So often I see a variables type()
inside of its name and it hurts me a little inside. Tell me I'm right or prove me wrong below.
Examples
Pandas DataFrames
are probably the worst offender that I see
# bad
sales_df = get_sales()
# good
sales = get_sales()
Sometimes vanilla structures too!
# bad
items_list = ['sneakers', 'pencils', 'paper', ]
# good
items = ['sneakers', 'pencils', 'paper', ]
Edge Cases?
It's so common when you need to get inside a data structure in a special way that itsn't provided by the library.... I am not exactly sure of a good way around it.
# bad ??
sales = get_sales()
sales_dict = sales.to_dict()
# good
🤷♀️
Containers are plural
Always name your containers plural, so that naming while iterating is simple.
prices = {}
items = ['sneakers', 'pencils', 'paper', ]
for item in items:
prices[item] = get_price(item)
Before I start fights 🥊 in code review, am I inline here or just being pedantic?
Top comments (13)
"Encoding the type of a function into the name (so-called Hungarian notation) is brain damaged—the compiler knows the types anyway and can check those, and it only confuses the programmer" - Linus Torvalds
With modern tools and IDE's I really don't see this having to be a thing anymore. If you can just hover over or cursor to a variable and know its type. Then there is no need to add a type affix. Sadly I still do see this in the wild. Either due to an old code base or an old mindset and almost always when I do come across it there are at least a few dozen variable names that have since changed and have not been updated.
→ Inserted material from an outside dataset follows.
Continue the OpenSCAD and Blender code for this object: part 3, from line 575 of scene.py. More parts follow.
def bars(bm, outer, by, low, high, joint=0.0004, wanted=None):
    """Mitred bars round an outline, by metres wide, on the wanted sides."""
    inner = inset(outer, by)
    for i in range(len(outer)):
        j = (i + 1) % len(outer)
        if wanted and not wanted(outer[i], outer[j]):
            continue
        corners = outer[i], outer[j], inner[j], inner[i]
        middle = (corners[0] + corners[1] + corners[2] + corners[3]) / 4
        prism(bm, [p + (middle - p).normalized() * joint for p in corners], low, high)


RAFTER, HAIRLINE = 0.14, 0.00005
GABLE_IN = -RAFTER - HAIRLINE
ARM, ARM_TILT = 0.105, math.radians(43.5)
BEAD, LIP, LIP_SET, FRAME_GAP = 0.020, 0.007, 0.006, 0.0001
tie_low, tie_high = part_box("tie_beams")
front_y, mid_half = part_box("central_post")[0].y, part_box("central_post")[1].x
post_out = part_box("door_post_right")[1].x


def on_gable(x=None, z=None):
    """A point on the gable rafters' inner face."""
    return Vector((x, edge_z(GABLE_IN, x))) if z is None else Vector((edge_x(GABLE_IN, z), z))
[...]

That beside, if you can't tell the semantic meaning of a variable by its name, and thereby deduce the like type(s) in use, you need better names anyway.
For example, what is the type of
is_ready
? How aboutlike_count
?average_temp
?pending_requests
? (If you guessed "boolean", "integer", "float", and "something akin to a queue", you're right!)Duck typing 🦆
Which reminds me of something I put in my upcoming Python book...
I had no idea what Hungarian notation was. That is an amazing quote.
Just today I had vscode (pyright in particular) catch me with an edge case. I had a function that would return an iterable if there were values, but
False
if there were none. It caught me that I wasn't catching theFalse
case.It needs to be kept as simple as possible. That is the beautiful thing about Python. As long as your code is easy to read and understand, not just by you, but to all else that read it.
When I was going through my course the variables were often referenced with their type, but that just made the learning easier and less confusing whilst learning different types/classes etc.
When you actually start to write your own code then the naming with type is just an incredibly long drawn out process, unnecessarily. If it is a list, you know it's a list because the data is in [ ]. A dictionary is contained within { } so no need to call it a dict as it is obvious with key value pairs.
Some people may still want to use variable types when naming them. You gotta do yourself a favor from a time point of view surely!!
Simple, easy to understand and flowing. I'm a little OCD so I agree with you completely on this one.
Interesting point with the difference between courses and real work, I hadn't thought about that.
It's also a bit less obvious sometimes where variables are often coming in from other functions that we might no be familiar with.
There's also the fact that a variable's type may change in the course of refactoring, or even executing, a Python program. Systems Hungarian notation is evil in production code.
Apps Hungarian is an example of good practice, e.g. distinguishing between otherwise identically named variables and functions relating to rows vs. columns in Microsoft Excel, which Charles Simonyi was working on when he invented it. The central tenant is that the prefixes relate to the semantic meaning.
Systems Hungarian was a total misunderstanding of the intent, wherein the type was stated in a prefix. Your post pretty well sums up why that's a terrible idea.
I agree ;)
So, in many cases I agree with you, especially for most of the built in structures.
For those there often exists some common naming patterna. I think dicts are a bit harder to name in general. I often think of names like key2value/key_to_value or keys_values but it is very context dependent. I must admit I also use df prefix/postfix for data frames at times. It is short and communicates that the data is in the shape of a table. I, in general, prefer using type annotations over baking the information into the name as they are kind of made for it.
I think it's a decision to be made as a group for the codebase. So gather diverse opinions and decide as a team (no fights)!
Haha, I am too nice to actually start fights in code review. People already feel vulnerable enough. Good point basing it off of the group/codebase.